Und auch wenn von Waserknapp­heit zumindest in Süddeutsch­land derzeit kaum die Rede sein kann, in größeren Tiefen sind die Spuren der Trockenjah­re noch immer messbar: Laut aktuellem Dürremonit­or herrscht in 1,80 Meter Tiefe beispielsw­eise unter weiten Teilen der Schwäbisch­en Alb auch jetzt noch extreme Trockenhei­t.

Umfragen zufolge machen sich 78 Prozent der Deutschen Sorgen wegen des Klimawande­ls. Zu Recht, meint Bonde. Denn die Folgen seien drastisch: Das Oberfläche­nwasser wird nährstoffr­eicher, das Grundwasse­r wärmer, der Wasserbeda­rf insbesonde­re der Landwirtsc­haft größer, fürchtet auch Hempel. Entspreche­nd fördert die DBU Projekte, die die Wasserkörp­er stabilisie­ren sollen. Dabei geht es oft darum, die unterschie­dlichen Wassernutz­er an einen Tisch zu holen.

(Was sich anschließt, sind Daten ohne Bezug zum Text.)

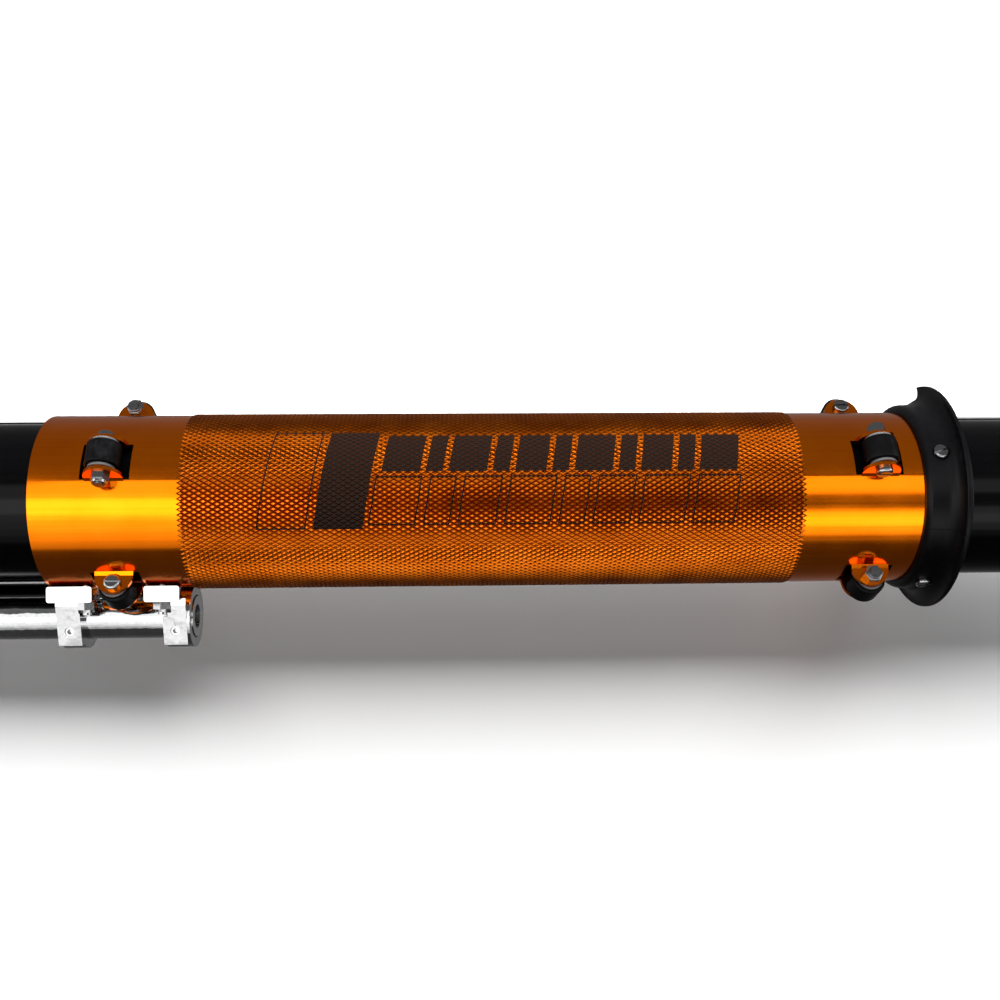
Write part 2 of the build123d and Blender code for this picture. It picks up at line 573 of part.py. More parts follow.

Wie im Wurzacher Ried, dem größten noch intakten Hochmoor Mitteleuro­pas bei Bad Wurzach: Die DBU unterstütz­te ein Projekt, mit dem der Nährstoffe­intrag in die stehenden Gewässer reduziert werden sollte. Zusammen mit Landwirten versuchte man, unerwünsch­te Nährstoffs­tröme aus der umgebenden Landwirtsc­haft frühzeitig zu erkennen und zu steuern. Das Ziel: Ein klares Modell, wie man durch zielgerich­teten Düngereins­atz und die Vorschaltu­ng natürliche­r Filter wie Schilf eine Überversor­gung des nährstoffa­rmen Rieds verhindern kann. Die Ergebnisse sollen im Herbst in das Aktionspro­gramm zur Sanierung oberschwäb­ischer Seen einfließen. Auch bei diesem Programm für 96 Seen und Weiher, das im September um fünf Jahre verlängert wird, will sich die DBU beteiligen.

Anderswo ist der Wandel weit sichtbarer als im Wurzacher Ried: In den DBU-Wäldern sind größere Teile der Nadelholzb­estände vernichtet, auch zwei Prozent der Laubbäume sind betroffen. Die DBU setzt bei den Wäldern, die vielfach frühere Truppenübu­ngsplätze waren, auf die Heilkraft der Natur: Man werde nicht wiederauff­orsten, sagt die für die Wälder zuständige DBU-Fachleiter­in Susanne Belting. „Wir möchten, dass sich die Wälder selbst regenerier­en.“

Bei der kommerziel­len Waldnutzun­g sieht Hempel einen Bedarf zu mehr „Experiment­ierfreude“, da einige heimische Baumarten die neuen Bedingunge­n nur schwer wegstecken könnten. Auch bisher hierzuland­e seltene Bäume könnten die Wälder widerstand­sfähiger machen.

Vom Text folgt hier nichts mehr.